When you start finding that sweet spot of what you burn in your heart to do and what you’re already good at, then your quality of life skyrockets. What to do to follow your bliss isn’t the subject of this article, but especially if fear has clouded you in this process for a long time, you will need to make a pact with yourself.
You don’t have to write it in ink or blood, but you need to really understand that the fire that forever burns will not go out because of your timidity. If you do not respond to your calling, you will feel that emptiness that is the very heart of fear and the quality of your life will reach an unbreakable ceiling. You will not make the world a better place, nor will you be doing anyone who is part of your status quo any favors. You are not heroic by refusing that which you truly love. You need to say to yourself “Doing what I truly love is the most important thing in my life.” And then let go and let your life unfold for you from a place of clarity.
What do you do now?
Often knowing what you truly want to do is all you need to be able to attract the resources to do it.
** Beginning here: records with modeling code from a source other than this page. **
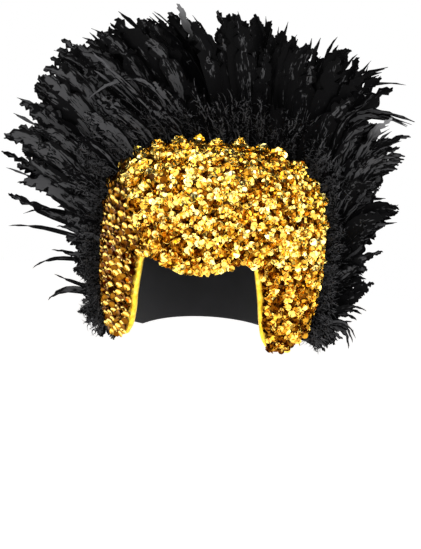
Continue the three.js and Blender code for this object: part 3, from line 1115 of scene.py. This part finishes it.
    def laid(self, p: Array, even: Array, swell: Array, rng: Random) -> tuple[Array, Array, Array]:
        """Lay the sequins on the ruffles' slopes, the even rows more alike than the others.

        Args:
            p: where they sit.
            even: True for those of the even rows.
            swell: the share of a full ruffle's height at each.
            rng: random numbers.

        Returns:
            The ways that each one's X, Y and Z point.
        """
        step = 0.0006
        normal = self.form.normal(p)
        side = unit(np.cross(normal, np.array([0.03, 0.2, 1.0])))
        ahead = np.cross(normal, side)
        rises = [(self.swell(p + way * step) - swell) * self.ruffle / step for way in (side, ahead)]
        slopes = np.stack(rises, axis=-1)
        slopes *= self.ease / np.maximum(1.0, np.linalg.norm(slopes, axis=1, keepdims=True) * self.ease)
        slopes += rng.normal(0.0, self.stray, slopes.shape) * np.where(even, 0.20, 1.0)[:, None]
        slopes[even] += self.row_lean
        facing = unit(normal - side * slopes[:, :1] - ahead * slopes[:, 1:])
        spin = np.where(even, 0.75 * math.pi, rng.uniform(0, math.pi, len(p)))[:, None]
        first = unit(side * np.cos(spin) + ahead * np.sin(spin))
        first = unit(first - facing * np.sum(first * facing, axis=1, keepdims=True))
        return first, np.cross(facing, first), facing

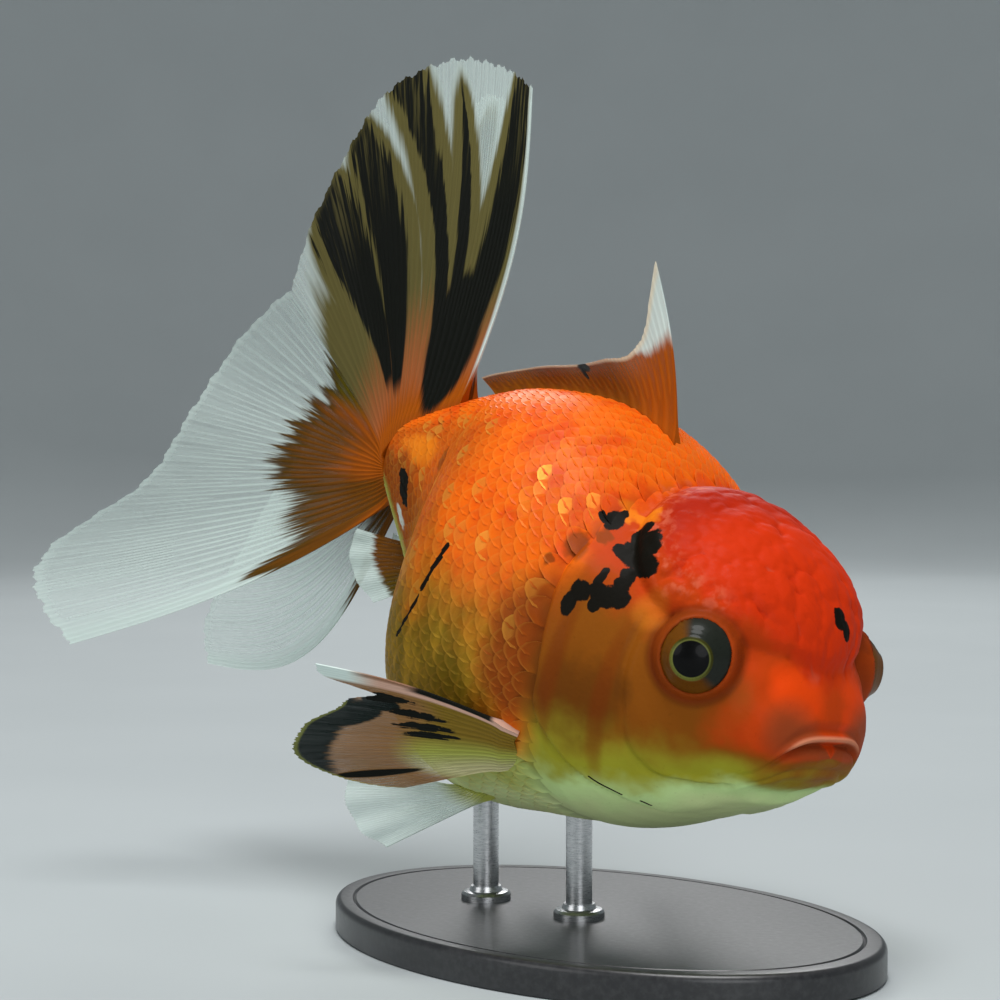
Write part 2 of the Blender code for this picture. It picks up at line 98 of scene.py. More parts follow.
# ---- hood, gill covers, mouth, eyes -----------------------------------------------------
HOOD_CENTRE_S = 15.4
HOOD_HALF_LENGTH = 12.3
HOOD_HALF_TURN = 57.0
HOOD_THICK = 4.7
HOOD_MM_PER_DEGREE = 0.33
BERRY_PITCH = (3.4, 1.45)         # lobes and the small berries on them
BERRY_HEIGHT = (0.42, 0.20)
BERRY_SINK = 0.25                 # how far the lumps' feet lie under the smooth dome
BERRY_FIELD = (-26.0, 27.0)       # the patch they fill, either way from the hood's middle
GILL_EDGE = (                     # turn, s of the gill cover's free edge
    (50.0, 27.6), (66.0, 28.0), (80.0, 27.4), (95.0, 26.5), (108.0, 26.0), (116.0, 23.8),
    (126.0, 21.0), (138.0, 17.2), (150.0, 14.4), (165.0, 12.4),
)
CHEEK_EDGE = (                    # the crease between cheek and gill cover
    (60.0, 17.6), (73.0, 17.4), (88.0, 17.0), (98.0, 16.2), (111.0, 15.4), (119.0, 14.2),
    (127.0, 12.4), (132.0, 9.0), (135.0, 6.0),
)
GILL_SWELL = 0.75
GILL_CREASE = ((-0.30, 0.9, 0.7),)                       # height, place behind the edge, width
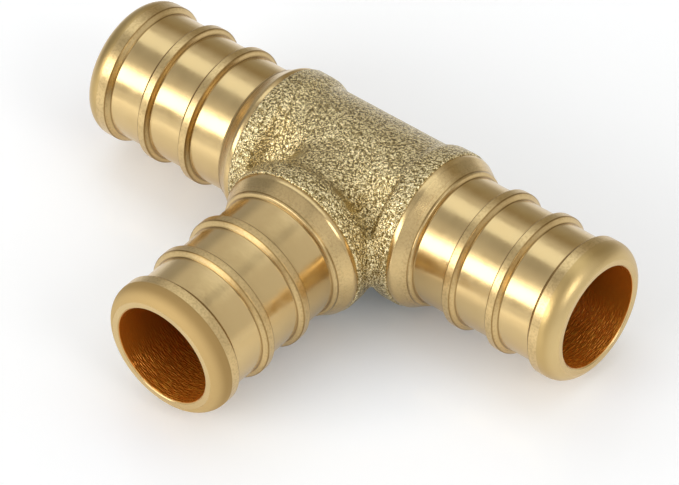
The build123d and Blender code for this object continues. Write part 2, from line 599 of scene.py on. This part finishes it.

Before if you thought you really wanted something but secretly didn’t, you most likely had mixed results in getting that thing to happen. If something feels like a struggle, as opposed to being a struggle, then it’s likely that it is not a calling. When you move towards your calling, you will most likely struggle, but each struggle invigorates you when they are finished. A calling empowers you over time.
So, should you take the call to adventure? It depends. After reading this, you know that you should not do so rashly. Oftentimes the great adventure of your life is not out there. Sometimes it’s right where you are.